* **Task to complete**
Your task is to repeat all of the material exactly.

── Data lines

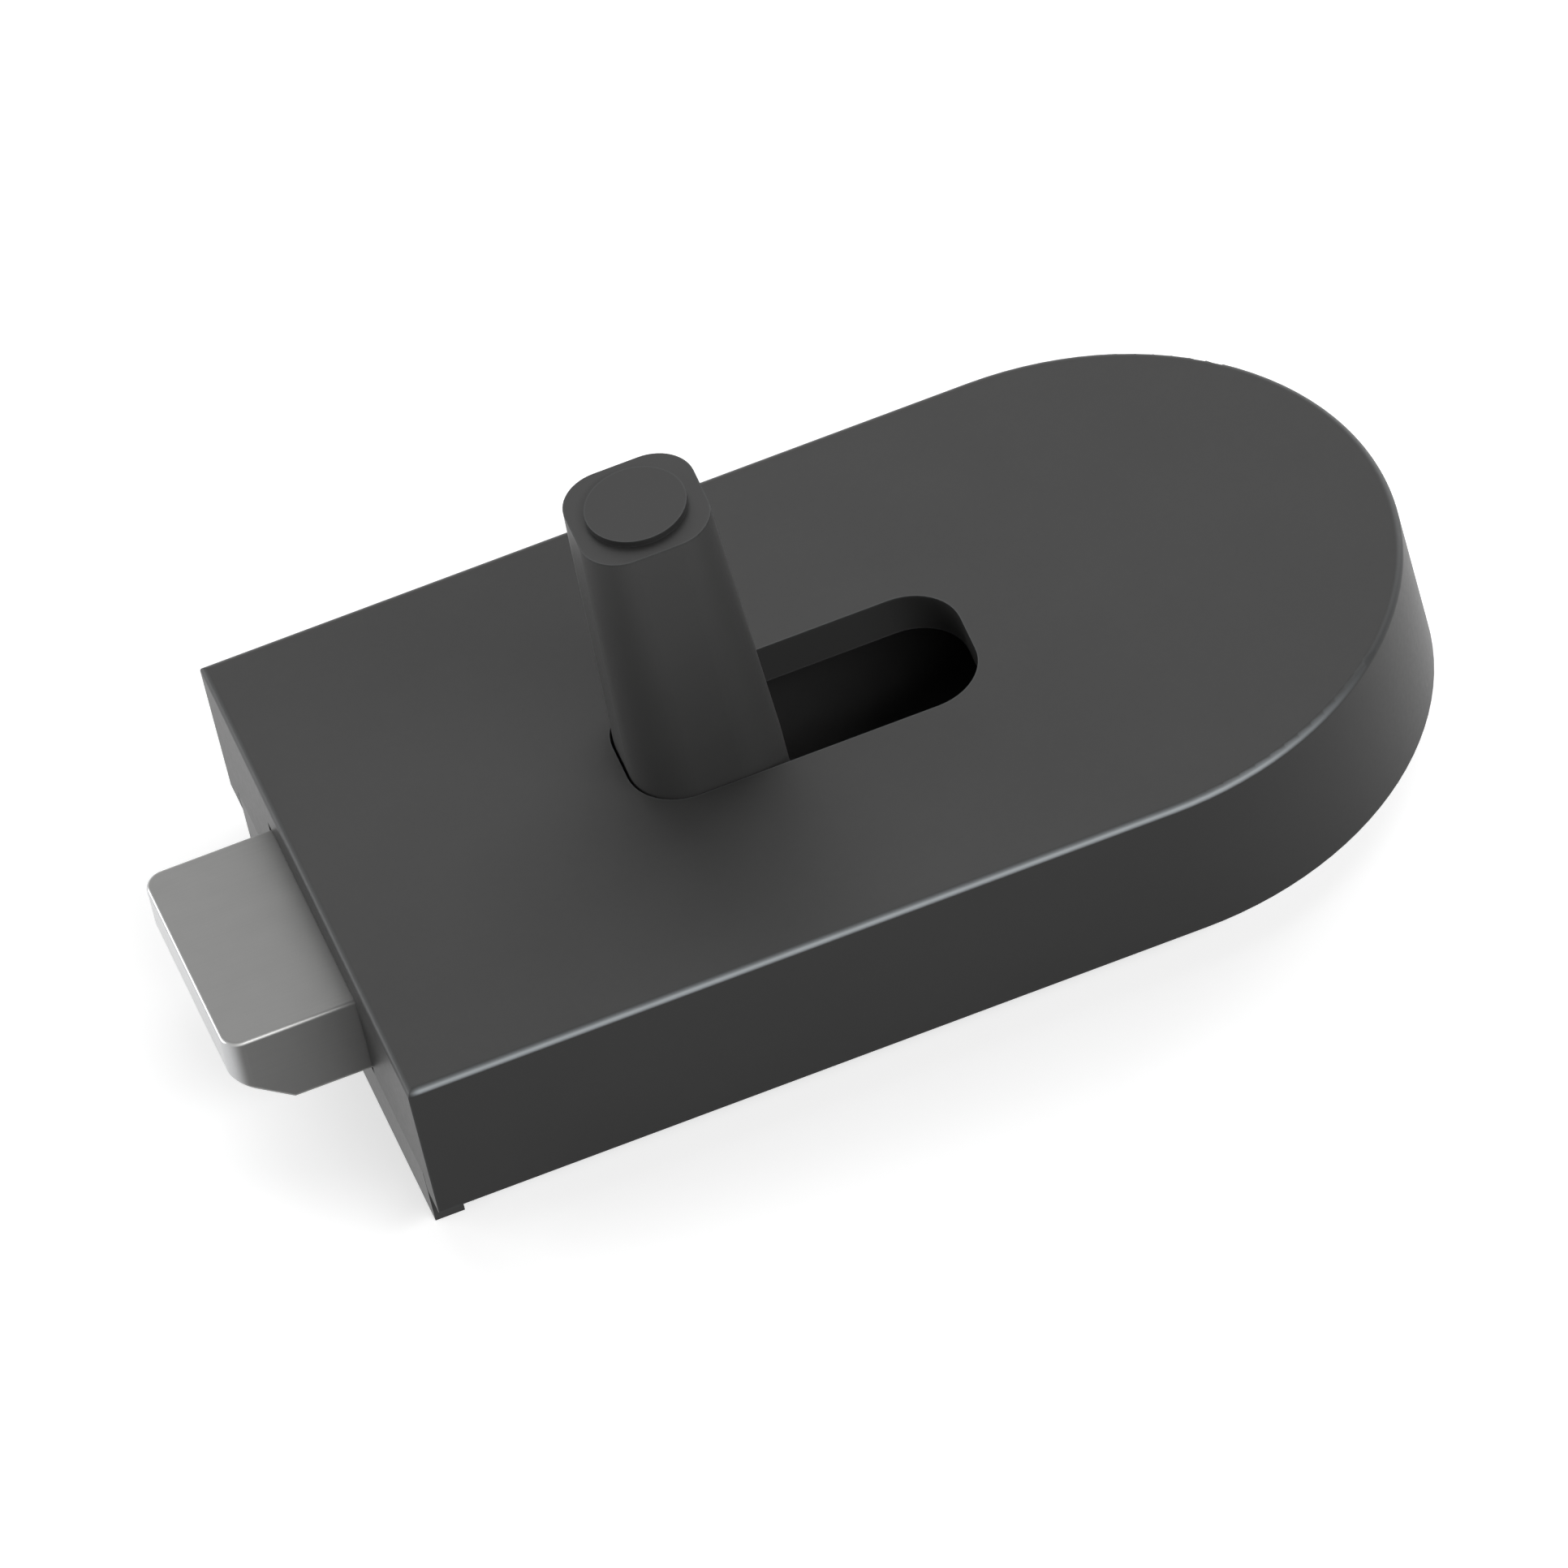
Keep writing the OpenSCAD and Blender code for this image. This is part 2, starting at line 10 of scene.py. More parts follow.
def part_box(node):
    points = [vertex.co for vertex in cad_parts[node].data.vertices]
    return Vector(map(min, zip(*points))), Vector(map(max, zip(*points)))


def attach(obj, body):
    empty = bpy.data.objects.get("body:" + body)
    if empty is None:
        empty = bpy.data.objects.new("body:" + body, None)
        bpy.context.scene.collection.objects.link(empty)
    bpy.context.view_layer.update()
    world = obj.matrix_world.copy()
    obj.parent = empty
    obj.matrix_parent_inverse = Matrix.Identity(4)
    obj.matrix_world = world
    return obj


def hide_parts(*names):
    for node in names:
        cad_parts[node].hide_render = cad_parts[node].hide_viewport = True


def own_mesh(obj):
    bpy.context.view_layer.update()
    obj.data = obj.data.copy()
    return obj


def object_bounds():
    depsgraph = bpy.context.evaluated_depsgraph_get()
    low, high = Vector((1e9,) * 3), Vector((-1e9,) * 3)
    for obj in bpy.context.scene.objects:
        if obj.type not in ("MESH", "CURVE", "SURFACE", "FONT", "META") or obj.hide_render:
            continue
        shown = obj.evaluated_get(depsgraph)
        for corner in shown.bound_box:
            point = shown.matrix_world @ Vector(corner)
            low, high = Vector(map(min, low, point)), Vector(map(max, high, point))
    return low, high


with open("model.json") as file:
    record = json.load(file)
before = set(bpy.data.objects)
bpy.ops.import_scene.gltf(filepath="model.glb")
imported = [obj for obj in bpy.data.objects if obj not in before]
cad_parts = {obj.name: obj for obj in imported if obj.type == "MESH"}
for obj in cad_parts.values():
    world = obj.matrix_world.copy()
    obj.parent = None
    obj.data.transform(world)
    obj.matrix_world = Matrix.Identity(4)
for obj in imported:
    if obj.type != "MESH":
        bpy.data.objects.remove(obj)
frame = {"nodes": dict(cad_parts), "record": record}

────

* **Result for this task**
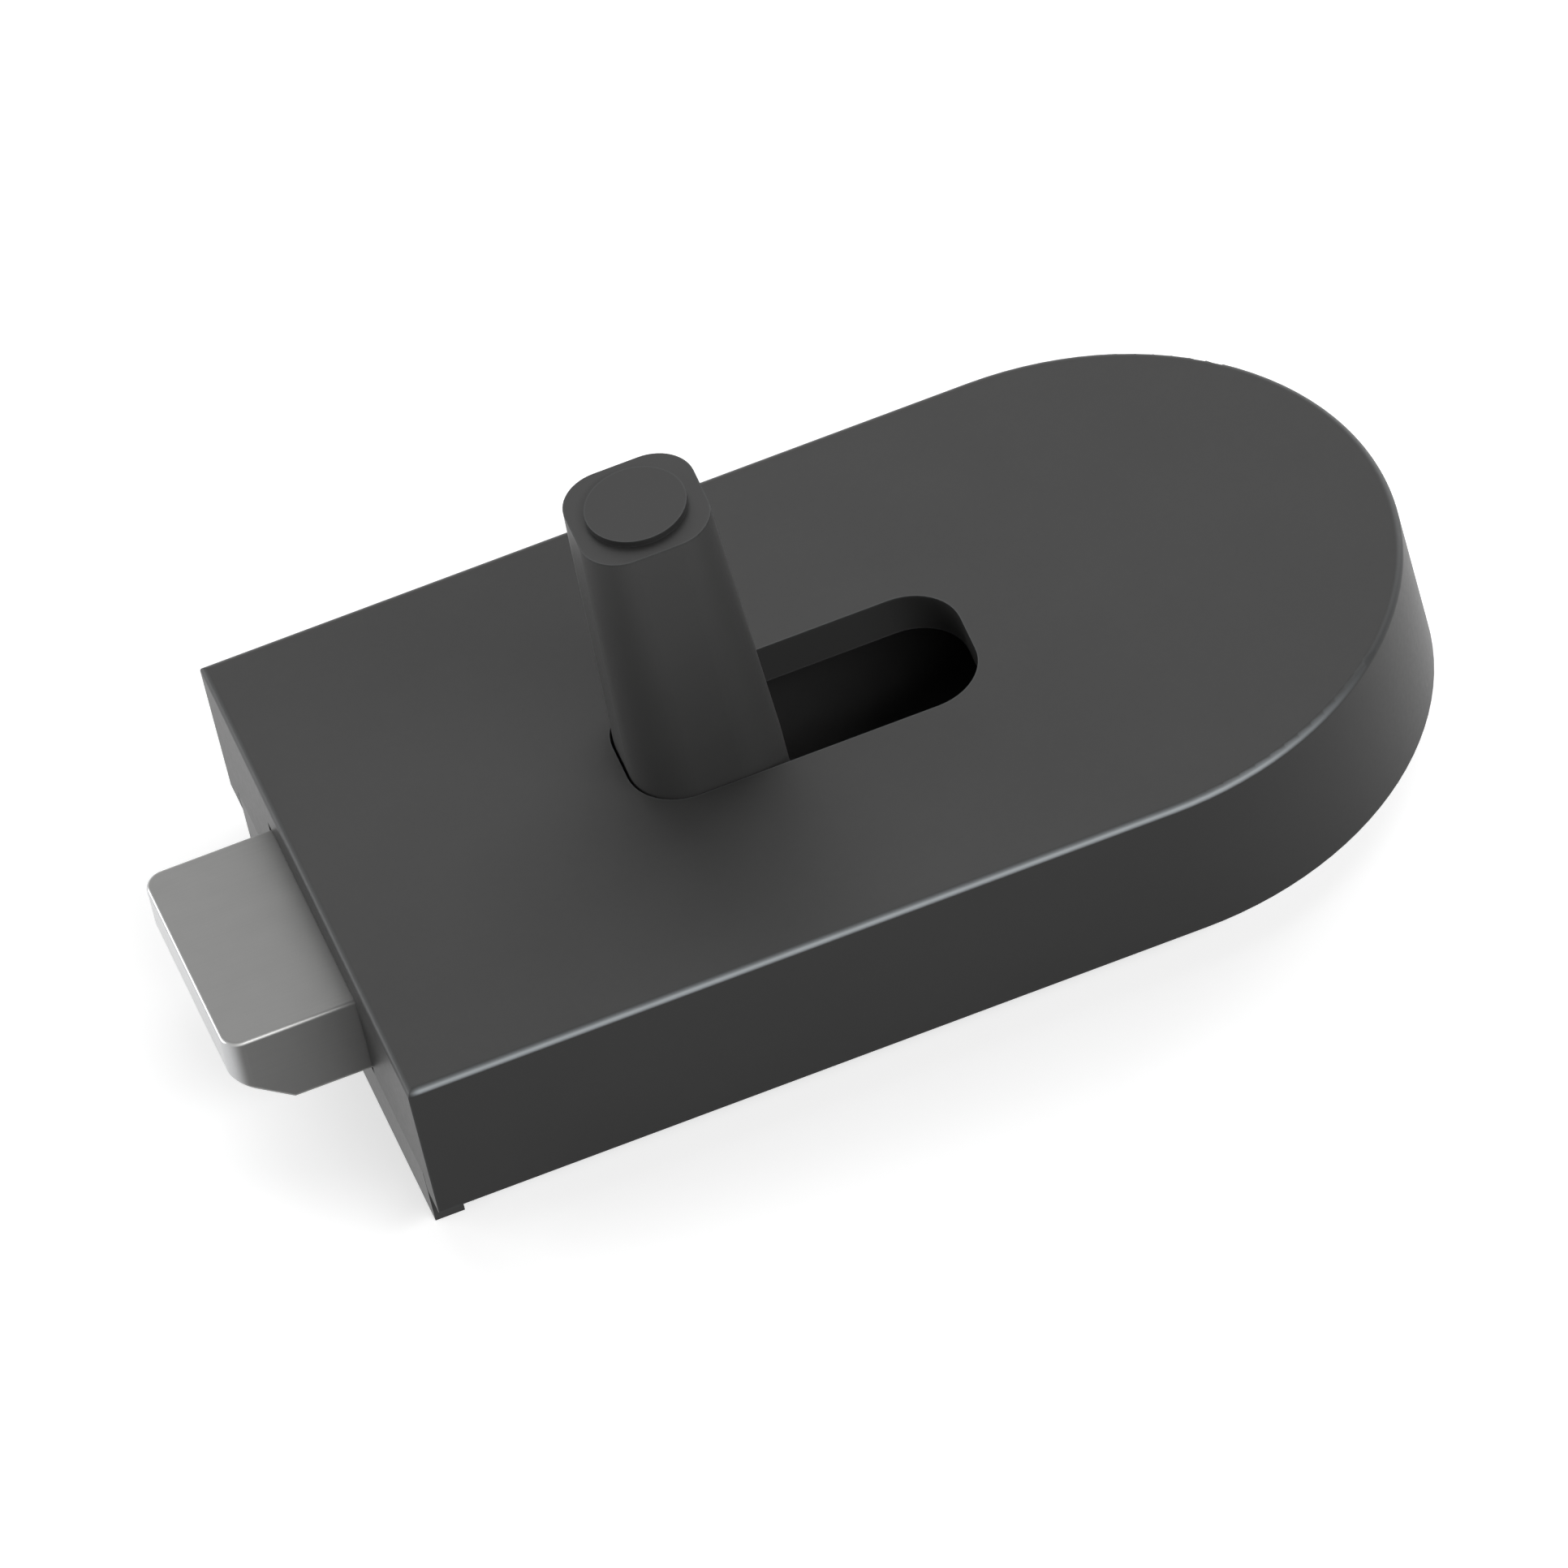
Keep writing the OpenSCAD and Blender code for this image. This is part 2, starting at line 10 of scene.py. More parts follow.
def part_box(node):
    points = [vertex.co for vertex in cad_parts[node].data.vertices]
    return Vector(map(min, zip(*points))), Vector(map(max, zip(*points)))


def attach(obj, body):
    empty = bpy.data.objects.get("body:" + body)
    if empty is None:
        empty = bpy.data.objects.new("body:" + body, None)
        bpy.context.scene.collection.objects.link(empty)
    bpy.context.view_layer.update()
    world = obj.matrix_world.copy()
    obj.parent = empty
    obj.matrix_parent_inverse = Matrix.Identity(4)
    obj.matrix_world = world
    return obj


def hide_parts(*names):
    for node in names:
        cad_parts[node].hide_render = cad_parts[node].hide_viewport = True


def own_mesh(obj):
    bpy.context.view_layer.update()
    obj.data = obj.data.copy()
    return obj


def object_bounds():
    depsgraph = bpy.context.evaluated_depsgraph_get()
    low, high = Vector((1e9,) * 3), Vector((-1e9,) * 3)
    for obj in bpy.context.scene.objects:
        if obj.type not in ("MESH", "CURVE", "SURFACE", "FONT", "META") or obj.hide_render:
            continue
        shown = obj.evaluated_get(depsgraph)
        for corner in shown.bound_box:
            point = shown.matrix_world @ Vector(corner)
            low, high = Vector(map(min, low, point)), Vector(map(max, high, point))
    return low, high


with open("model.json") as file:
    record = json.load(file)
before = set(bpy.data.objects)
bpy.ops.import_scene.gltf(filepath="model.glb")
imported = [obj for obj in bpy.data.objects if obj not in before]
cad_parts = {obj.name: obj for obj in imported if obj.type == "MESH"}
for obj in cad_parts.values():
    world = obj.matrix_world.copy()
    obj.parent = None
    obj.data.transform(world)
    obj.matrix_world = Matrix.Identity(4)
for obj in imported:
    if obj.type != "MESH":
        bpy.data.objects.remove(obj)
frame = {"nodes": dict(cad_parts), "record": record}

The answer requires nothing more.